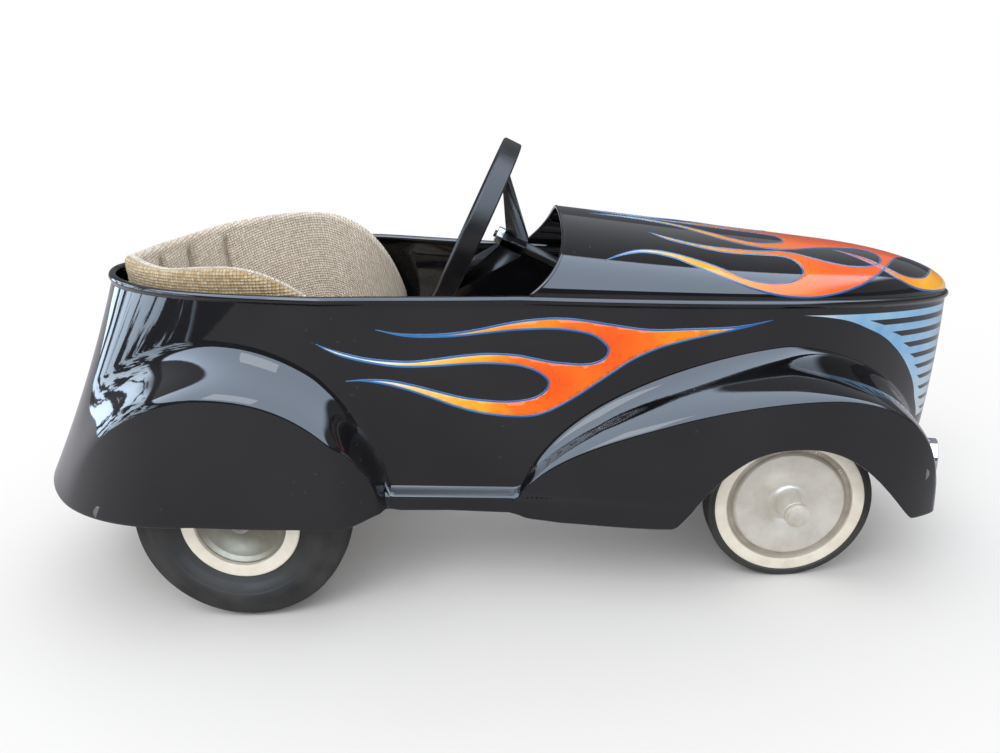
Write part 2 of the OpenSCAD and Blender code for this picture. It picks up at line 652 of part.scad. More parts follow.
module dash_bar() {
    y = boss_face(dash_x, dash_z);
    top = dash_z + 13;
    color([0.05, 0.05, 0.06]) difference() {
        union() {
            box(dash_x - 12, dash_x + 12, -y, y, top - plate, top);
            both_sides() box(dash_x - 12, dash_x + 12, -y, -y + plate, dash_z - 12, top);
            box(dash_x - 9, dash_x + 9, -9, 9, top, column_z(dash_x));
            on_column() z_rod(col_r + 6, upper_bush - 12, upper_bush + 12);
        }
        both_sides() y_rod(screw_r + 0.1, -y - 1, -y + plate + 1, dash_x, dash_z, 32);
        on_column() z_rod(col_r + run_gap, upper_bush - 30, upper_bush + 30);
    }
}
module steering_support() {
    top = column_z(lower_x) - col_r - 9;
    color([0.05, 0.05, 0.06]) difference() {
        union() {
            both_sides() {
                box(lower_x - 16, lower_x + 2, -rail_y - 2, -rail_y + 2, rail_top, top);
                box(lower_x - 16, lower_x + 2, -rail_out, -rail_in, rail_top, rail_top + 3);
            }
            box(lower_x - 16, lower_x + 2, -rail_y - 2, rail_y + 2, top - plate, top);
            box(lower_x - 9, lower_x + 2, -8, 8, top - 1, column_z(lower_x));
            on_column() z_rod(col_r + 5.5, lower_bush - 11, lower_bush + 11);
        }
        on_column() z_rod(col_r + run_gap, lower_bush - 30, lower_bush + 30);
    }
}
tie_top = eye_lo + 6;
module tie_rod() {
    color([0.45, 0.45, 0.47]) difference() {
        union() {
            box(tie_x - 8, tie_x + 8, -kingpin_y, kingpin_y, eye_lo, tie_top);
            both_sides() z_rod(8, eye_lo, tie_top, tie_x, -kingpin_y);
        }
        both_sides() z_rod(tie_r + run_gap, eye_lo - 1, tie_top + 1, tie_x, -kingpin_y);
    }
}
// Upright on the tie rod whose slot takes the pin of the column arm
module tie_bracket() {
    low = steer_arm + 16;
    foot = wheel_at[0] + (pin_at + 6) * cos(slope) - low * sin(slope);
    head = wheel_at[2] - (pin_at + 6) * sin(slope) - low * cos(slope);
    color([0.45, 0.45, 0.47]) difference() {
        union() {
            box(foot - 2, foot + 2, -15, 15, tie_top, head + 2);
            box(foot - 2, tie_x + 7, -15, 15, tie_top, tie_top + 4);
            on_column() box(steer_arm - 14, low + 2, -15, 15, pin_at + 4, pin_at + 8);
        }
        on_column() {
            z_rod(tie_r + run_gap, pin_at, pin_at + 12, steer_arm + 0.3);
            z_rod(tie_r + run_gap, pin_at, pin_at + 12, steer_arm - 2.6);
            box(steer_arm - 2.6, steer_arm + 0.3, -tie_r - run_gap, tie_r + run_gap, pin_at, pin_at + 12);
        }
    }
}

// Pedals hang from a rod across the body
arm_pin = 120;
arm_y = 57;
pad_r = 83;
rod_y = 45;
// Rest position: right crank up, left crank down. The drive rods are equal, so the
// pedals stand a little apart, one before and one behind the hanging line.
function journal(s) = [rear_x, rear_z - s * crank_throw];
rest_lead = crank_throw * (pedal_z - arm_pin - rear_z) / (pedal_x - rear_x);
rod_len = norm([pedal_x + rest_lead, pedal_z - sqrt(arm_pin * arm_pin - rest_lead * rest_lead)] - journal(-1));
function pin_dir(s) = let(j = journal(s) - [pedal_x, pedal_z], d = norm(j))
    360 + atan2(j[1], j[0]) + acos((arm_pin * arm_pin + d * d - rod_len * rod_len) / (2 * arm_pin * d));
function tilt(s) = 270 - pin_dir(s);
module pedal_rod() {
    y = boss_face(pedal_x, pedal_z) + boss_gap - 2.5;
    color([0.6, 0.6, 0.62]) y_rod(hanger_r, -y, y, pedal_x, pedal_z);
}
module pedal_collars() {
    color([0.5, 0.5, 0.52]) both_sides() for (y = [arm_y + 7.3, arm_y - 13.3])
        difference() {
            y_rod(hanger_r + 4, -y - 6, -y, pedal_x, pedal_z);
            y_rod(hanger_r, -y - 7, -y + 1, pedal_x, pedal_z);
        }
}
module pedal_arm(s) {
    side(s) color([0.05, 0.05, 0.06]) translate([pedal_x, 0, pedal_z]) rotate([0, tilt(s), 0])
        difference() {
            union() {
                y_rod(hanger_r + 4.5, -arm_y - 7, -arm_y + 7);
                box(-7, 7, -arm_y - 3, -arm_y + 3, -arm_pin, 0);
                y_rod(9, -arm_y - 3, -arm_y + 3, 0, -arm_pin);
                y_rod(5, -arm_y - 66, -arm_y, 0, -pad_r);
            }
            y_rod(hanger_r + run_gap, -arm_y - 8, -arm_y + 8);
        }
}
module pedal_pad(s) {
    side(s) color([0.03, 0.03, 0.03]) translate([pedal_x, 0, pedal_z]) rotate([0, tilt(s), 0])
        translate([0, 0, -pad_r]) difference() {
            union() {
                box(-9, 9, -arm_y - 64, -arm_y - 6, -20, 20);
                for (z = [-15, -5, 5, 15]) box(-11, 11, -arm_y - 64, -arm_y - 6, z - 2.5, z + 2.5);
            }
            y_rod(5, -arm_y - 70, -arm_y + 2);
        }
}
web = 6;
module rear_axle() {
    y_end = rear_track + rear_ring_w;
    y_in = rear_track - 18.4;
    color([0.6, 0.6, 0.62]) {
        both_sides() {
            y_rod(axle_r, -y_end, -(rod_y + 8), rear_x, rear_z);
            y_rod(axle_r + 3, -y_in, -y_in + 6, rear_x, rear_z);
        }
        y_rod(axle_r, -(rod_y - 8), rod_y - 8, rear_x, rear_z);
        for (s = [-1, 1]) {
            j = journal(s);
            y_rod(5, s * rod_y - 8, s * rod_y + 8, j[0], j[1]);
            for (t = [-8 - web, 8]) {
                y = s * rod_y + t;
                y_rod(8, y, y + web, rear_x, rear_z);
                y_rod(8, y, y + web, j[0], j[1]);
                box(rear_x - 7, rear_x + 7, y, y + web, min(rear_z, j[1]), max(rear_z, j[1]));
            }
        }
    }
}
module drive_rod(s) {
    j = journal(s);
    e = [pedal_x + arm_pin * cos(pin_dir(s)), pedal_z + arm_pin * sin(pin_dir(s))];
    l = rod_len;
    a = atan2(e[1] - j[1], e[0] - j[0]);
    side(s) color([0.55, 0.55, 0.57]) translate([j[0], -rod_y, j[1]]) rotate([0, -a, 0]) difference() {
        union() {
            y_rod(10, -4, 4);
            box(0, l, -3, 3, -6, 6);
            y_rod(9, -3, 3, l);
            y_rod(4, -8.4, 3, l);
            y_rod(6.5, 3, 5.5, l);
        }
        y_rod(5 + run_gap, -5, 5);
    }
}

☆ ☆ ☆

- **WHAT THIS TASK INVOLVES**
Write out the listing once more, matching it exactly.

- **THE RESULT**
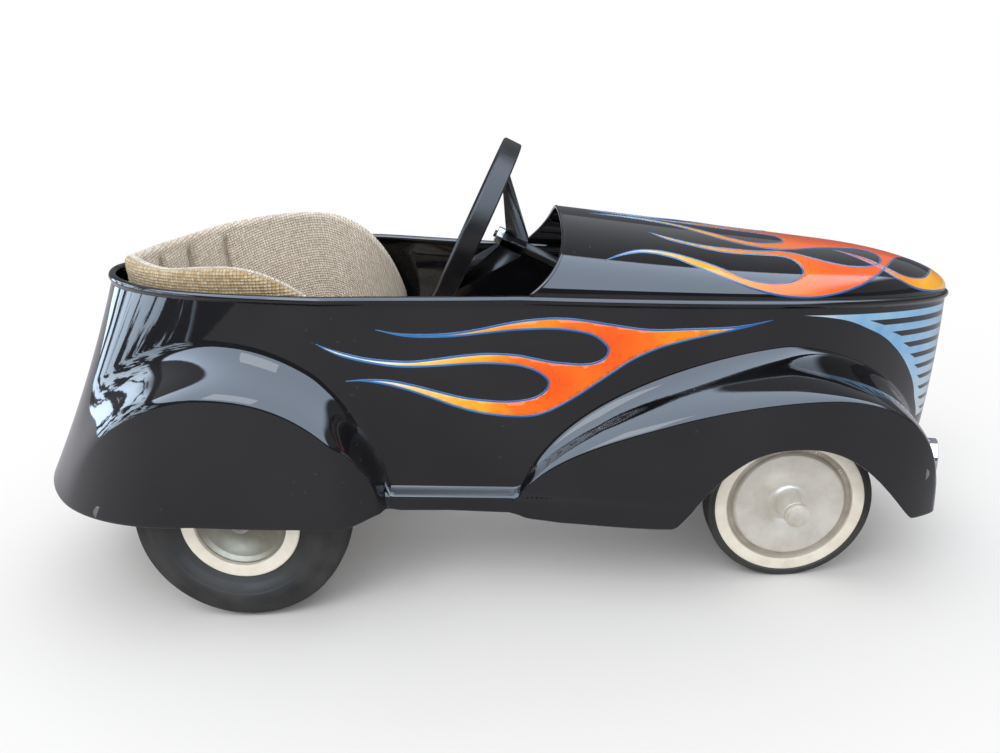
Write part 2 of the OpenSCAD and Blender code for this picture. It picks up at line 652 of part.scad. More parts follow.
module dash_bar() {
    y = boss_face(dash_x, dash_z);
    top = dash_z + 13;
    color([0.05, 0.05, 0.06]) difference() {
        union() {
            box(dash_x - 12, dash_x + 12, -y, y, top - plate, top);
            both_sides() box(dash_x - 12, dash_x + 12, -y, -y + plate, dash_z - 12, top);
            box(dash_x - 9, dash_x + 9, -9, 9, top, column_z(dash_x));
            on_column() z_rod(col_r + 6, upper_bush - 12, upper_bush + 12);
        }
        both_sides() y_rod(screw_r + 0.1, -y - 1, -y + plate + 1, dash_x, dash_z, 32);
        on_column() z_rod(col_r + run_gap, upper_bush - 30, upper_bush + 30);
    }
}
module steering_support() {
    top = column_z(lower_x) - col_r - 9;
    color([0.05, 0.05, 0.06]) difference() {
        union() {
            both_sides() {
                box(lower_x - 16, lower_x + 2, -rail_y - 2, -rail_y + 2, rail_top, top);
                box(lower_x - 16, lower_x + 2, -rail_out, -rail_in, rail_top, rail_top + 3);
            }
            box(lower_x - 16, lower_x + 2, -rail_y - 2, rail_y + 2, top - plate, top);
            box(lower_x - 9, lower_x + 2, -8, 8, top - 1, column_z(lower_x));
            on_column() z_rod(col_r + 5.5, lower_bush - 11, lower_bush + 11);
        }
        on_column() z_rod(col_r + run_gap, lower_bush - 30, lower_bush + 30);
    }
}
tie_top = eye_lo + 6;
module tie_rod() {
    color([0.45, 0.45, 0.47]) difference() {
        union() {
            box(tie_x - 8, tie_x + 8, -kingpin_y, kingpin_y, eye_lo, tie_top);
            both_sides() z_rod(8, eye_lo, tie_top, tie_x, -kingpin_y);
        }
        both_sides() z_rod(tie_r + run_gap, eye_lo - 1, tie_top + 1, tie_x, -kingpin_y);
    }
}
// Upright on the tie rod whose slot takes the pin of the column arm
module tie_bracket() {
    low = steer_arm + 16;
    foot = wheel_at[0] + (pin_at + 6) * cos(slope) - low * sin(slope);
    head = wheel_at[2] - (pin_at + 6) * sin(slope) - low * cos(slope);
    color([0.45, 0.45, 0.47]) difference() {
        union() {
            box(foot - 2, foot + 2, -15, 15, tie_top, head + 2);
            box(foot - 2, tie_x + 7, -15, 15, tie_top, tie_top + 4);
            on_column() box(steer_arm - 14, low + 2, -15, 15, pin_at + 4, pin_at + 8);
        }
        on_column() {
            z_rod(tie_r + run_gap, pin_at, pin_at + 12, steer_arm + 0.3);
            z_rod(tie_r + run_gap, pin_at, pin_at + 12, steer_arm - 2.6);
            box(steer_arm - 2.6, steer_arm + 0.3, -tie_r - run_gap, tie_r + run_gap, pin_at, pin_at + 12);
        }
    }
}

// Pedals hang from a rod across the body
arm_pin = 120;
arm_y = 57;
pad_r = 83;
rod_y = 45;
// Rest position: right crank up, left crank down. The drive rods are equal, so the
// pedals stand a little apart, one before and one behind the hanging line.
function journal(s) = [rear_x, rear_z - s * crank_throw];
rest_lead = crank_throw * (pedal_z - arm_pin - rear_z) / (pedal_x - rear_x);
rod_len = norm([pedal_x + rest_lead, pedal_z - sqrt(arm_pin * arm_pin - rest_lead * rest_lead)] - journal(-1));
function pin_dir(s) = let(j = journal(s) - [pedal_x, pedal_z], d = norm(j))
    360 + atan2(j[1], j[0]) + acos((arm_pin * arm_pin + d * d - rod_len * rod_len) / (2 * arm_pin * d));
function tilt(s) = 270 - pin_dir(s);
module pedal_rod() {
    y = boss_face(pedal_x, pedal_z) + boss_gap - 2.5;
    color([0.6, 0.6, 0.62]) y_rod(hanger_r, -y, y, pedal_x, pedal_z);
}
module pedal_collars() {
    color([0.5, 0.5, 0.52]) both_sides() for (y = [arm_y + 7.3, arm_y - 13.3])
        difference() {
            y_rod(hanger_r + 4, -y - 6, -y, pedal_x, pedal_z);
            y_rod(hanger_r, -y - 7, -y + 1, pedal_x, pedal_z);
        }
}
module pedal_arm(s) {
    side(s) color([0.05, 0.05, 0.06]) translate([pedal_x, 0, pedal_z]) rotate([0, tilt(s), 0])
        difference() {
            union() {
                y_rod(hanger_r + 4.5, -arm_y - 7, -arm_y + 7);
                box(-7, 7, -arm_y - 3, -arm_y + 3, -arm_pin, 0);
                y_rod(9, -arm_y - 3, -arm_y + 3, 0, -arm_pin);
                y_rod(5, -arm_y - 66, -arm_y, 0, -pad_r);
            }
            y_rod(hanger_r + run_gap, -arm_y - 8, -arm_y + 8);
        }
}
module pedal_pad(s) {
    side(s) color([0.03, 0.03, 0.03]) translate([pedal_x, 0, pedal_z]) rotate([0, tilt(s), 0])
        translate([0, 0, -pad_r]) difference() {
            union() {
                box(-9, 9, -arm_y - 64, -arm_y - 6, -20, 20);
                for (z = [-15, -5, 5, 15]) box(-11, 11, -arm_y - 64, -arm_y - 6, z - 2.5, z + 2.5);
            }
            y_rod(5, -arm_y - 70, -arm_y + 2);
        }
}
web = 6;
module rear_axle() {
    y_end = rear_track + rear_ring_w;
    y_in = rear_track - 18.4;
    color([0.6, 0.6, 0.62]) {
        both_sides() {
            y_rod(axle_r, -y_end, -(rod_y + 8), rear_x, rear_z);
            y_rod(axle_r + 3, -y_in, -y_in + 6, rear_x, rear_z);
        }
        y_rod(axle_r, -(rod_y - 8), rod_y - 8, rear_x, rear_z);
        for (s = [-1, 1]) {
            j = journal(s);
            y_rod(5, s * rod_y - 8, s * rod_y + 8, j[0], j[1]);
            for (t = [-8 - web, 8]) {
                y = s * rod_y + t;
                y_rod(8, y, y + web, rear_x, rear_z);
                y_rod(8, y, y + web, j[0], j[1]);
                box(rear_x - 7, rear_x + 7, y, y + web, min(rear_z, j[1]), max(rear_z, j[1]));
            }
        }
    }
}
module drive_rod(s) {
    j = journal(s);
    e = [pedal_x + arm_pin * cos(pin_dir(s)), pedal_z + arm_pin * sin(pin_dir(s))];
    l = rod_len;
    a = atan2(e[1] - j[1], e[0] - j[0]);
    side(s) color([0.55, 0.55, 0.57]) translate([j[0], -rod_y, j[1]]) rotate([0, -a, 0]) difference() {
        union() {
            y_rod(10, -4, 4);
            box(0, l, -3, 3, -6, 6);
            y_rod(9, -3, 3, l);
            y_rod(4, -8.4, 3, l);
            y_rod(6.5, 3, 5.5, l);
        }
        y_rod(5 + run_gap, -5, 5);
    }
}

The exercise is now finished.